The record-keeping requirement period is five years. Claims for preferential treatment and refunds of duties paid can be made up to one year after the date of the original importation.
In addition to the tariff reductions, which is the area of most interest to exporters, manufacturers and importers, the CPTPP contains commitments on standards and regulations, financial services, investment, environmental and labour issues. Certain professional and business visitors will benefit from improved access, but this varies depending on the country.
U.S. president Donald Trump is said to be open to rejoining the TPP, providing it accommodates U.S. demands but it’s not easy to tell how serious this is. In Asia, Thailand, Indonesia, the Philippines, South Korea and Taiwan have been reported to be debating whether to join the pact. The UK Government has floated the idea that it too should join the TPP, which is odd because the UK is nowhere near the Pacific. But this could be explained by a post-Brexit UK being somewhat isolated, it may therefore be eager to join any new trade agreement. China, so far, has remained skeptical of the deal.
Canadian companies must now incorporate the opportunities provided by the CPTPP into their international strategy and be ready to capitalize on them when the agreement comes into effect. The next step now is the ratification process.

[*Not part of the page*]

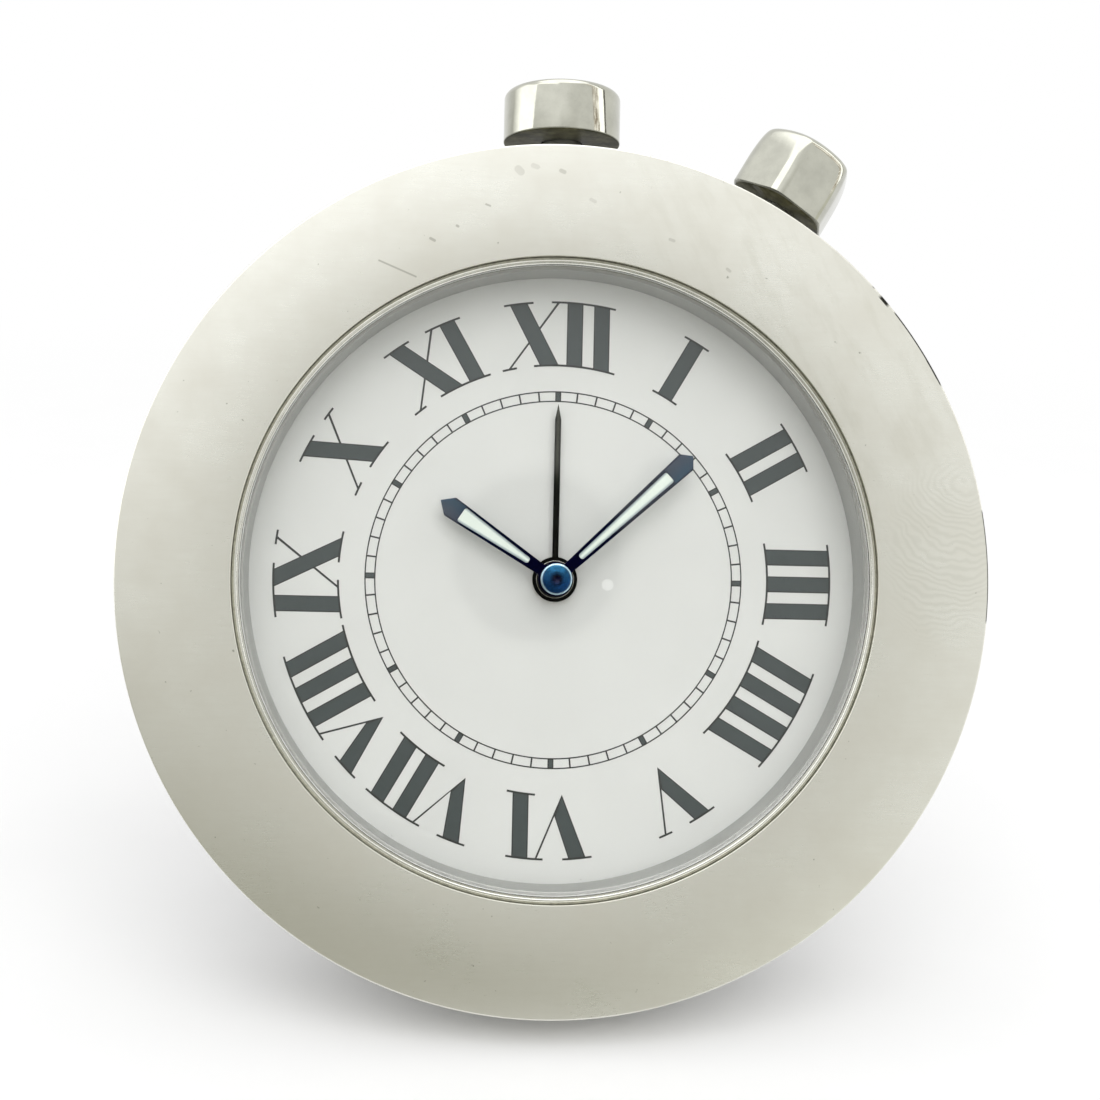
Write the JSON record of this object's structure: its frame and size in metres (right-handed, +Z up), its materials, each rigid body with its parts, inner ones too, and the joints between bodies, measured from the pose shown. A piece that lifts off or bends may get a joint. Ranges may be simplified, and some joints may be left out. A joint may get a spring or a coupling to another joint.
{
  "type": "travel alarm clock",
  "caption": "Round steel travel alarm clock with Roman numeral dial, blued sword hands, top push button, hexagonal crown and fold-out leg.",
  "frame": {"origin": "on the surface that the clock stands on, under the middle of its bounding box", "axes": "+Z up, +X to the reader's right, +Y away from the reader; the dial leans back by 18 degrees"},
  "size_m": [0.064, 0.0374, 0.0679],
  "materials": {
    "alarm_black": "satin black",
    "bezel_steel": "satin polished",
    "blued_steel": "polished blued steel",
    "board_green": "green solder mask",
    "brass": "machined",
    "brushed_steel": "brushed",
    "cap_blue": "polished blue",
    "cell_steel": "nickel plated cell can",
    "copper_wire": "enamelled copper winding",
    "dial_white": "matt",
    "flange_grey": "satin",
    "glass_clear": "clear",
    "holder_plastic": "off-white",
    "lume": "luminous paint",
    "nickel": "nickel plated",
    "polished_steel": "polished",
    "seal_black": "matt black"
  },
  "bodies": {
    "clock": {"bezel": "bezel_steel", "case_middle": "brushed_steel", "crystal": "glass_clear", "crystal_retaining_ring": "polished_steel", "crystal_gasket": "seal_black", "dial_flange_ring": "flange_grey", "dial": "dial_white", "back_cover": "brushed_steel", "back_screw_1": "nickel", "back_screw_2": "nickel", "back_screw_3": "nickel", "back_screw_4": "nickel", "back_gasket": "seal_black", "battery_hatch": "brushed_steel", "hatch_gasket": "seal_black", "battery_contact_plus": "nickel", "hinge_pin": "polished_steel", "battery": "cell_steel", "battery_contact_minus": "nickel", "battery_cup": "holder_plastic", "movement_holder": "holder_plastic", "main_plate": "nickel", "plate_screw_1": "nickel", "plate_screw_2": "nickel", "movement_spacer": "holder_plastic", "train_bridge": "nickel", "bridge_screw_1": "nickel", "bridge_screw_2": "nickel", "circuit_board": "board_green", "piezo_buzzer": "brass", "drive_coil": "copper_wire", "stator": "nickel", "stepping_motor_block": "seal_black", "alarm_contact_blade": "brass", "button_tube": "brushed_steel", "button_contact": "brass", "button_spring": "polished_steel", "crown_tube": "brushed_steel"},
    "stand": {"stand_leg": "brushed_steel"},
    "minute": {"cannon_pinion": "brass", "centre_wheel": "brass", "minute_hand": "blued_steel", "minute_hand_lume": "lume", "hand_cap": "cap_blue"},
    "hour": {"hour_wheel": "brass", "hour_hand": "blued_steel", "hour_hand_lume": "lume"},
    "alarm": {"alarm_wheel": "brass", "alarm_hand": "alarm_black"},
    "minute_work": {"minute_wheel": "brass"},
    "setting_work": {"setting_wheel": "brass"},
    "crown_slide": {"setting_yoke": "nickel"},
    "crown_turn": {"crown": "polished_steel", "crown_stem": "nickel", "crown_gasket": "seal_black", "sliding_pinion": "nickel"},
    "button": {"push_button_cap": "polished_steel", "push_button_stem": "nickel", "button_clip": "nickel"}
  },
  "joints": [
    {"name": "stand_fold", "type": "hinge", "parent": "clock", "child": "stand", "pos_m": [0, -0.00205, 0.01278], "axis": [1, 0, 0], "range_deg": [0, 105.22]},
    {"name": "minute_hand_turn", "type": "hinge", "parent": "clock", "child": "minute", "pos_m": [0, -0.00421, 0.03136], "axis": [0, 0.9511, -0.309], "continuous": true},
    {"name": "hour_hand_turn", "type": "hinge", "parent": "clock", "child": "hour", "pos_m": [0, -0.00421, 0.03136], "axis": [0, 0.9511, -0.309], "continuous": true},
    {"name": "alarm_hand_turn", "type": "hinge", "parent": "clock", "child": "alarm", "pos_m": [0, -0.00421, 0.03136], "axis": [0, 0.9511, -0.309], "continuous": true},
    {"name": "minute_wheel_turn", "type": "hinge", "parent": "clock", "child": "minute_work", "pos_m": [0.00145, -0.0019, 0.03325], "axis": [0, 0.9511, -0.309], "continuous": true},
    {"name": "setting_wheel_turn", "type": "hinge", "parent": "clock", "child": "setting_work", "pos_m": [0.00326, -0.00093, 0.03624], "axis": [0, 0.9511, -0.309], "continuous": true},
    {"name": "crown_pull", "type": "slide", "parent": "clock", "child": "crown_slide", "axis": [0.5, 0.2676, 0.8236], "range_m": [0, 0.0018]},
    {"name": "crown_turn", "type": "hinge", "parent": "crown_slide", "child": "crown_turn", "pos_m": [0, -0.00231, 0.03074], "axis": [0.5, 0.2676, 0.8236], "continuous": true},
    {"name": "button_press", "type": "slide", "parent": "clock", "child": "button", "axis": [0, -0.309, -0.9511], "range_m": [0, 0.0015], "stiffness_N_per_m": 300, "springref_m": -0.002, "deforming": ["button_spring"]}
  ],
  "couplings": [
    {"joint": "hour_hand_turn", "follows": "minute_hand_turn", "ratio": 0.083333},
    {"joint": "minute_wheel_turn", "follows": "minute_hand_turn", "ratio": -0.33333},
    {"joint": "setting_wheel_turn", "follows": "minute_hand_turn", "ratio": 0.5}
  ]
}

How long should this take is a very good question and it’s reasonable to guess that given its complexity and the number of countries involved, it may take a little longer than NAFTA did. That agreement was signed in October 1992 and put into effect in January 1994, a little over a year later. CETA was signed in October 2016 and was provisionally implemented in September 2017, with full implementation still a few months away. Maybe the CPTPP will surprise us and come into effect faster than we think, providing there is enough political will to make it happen.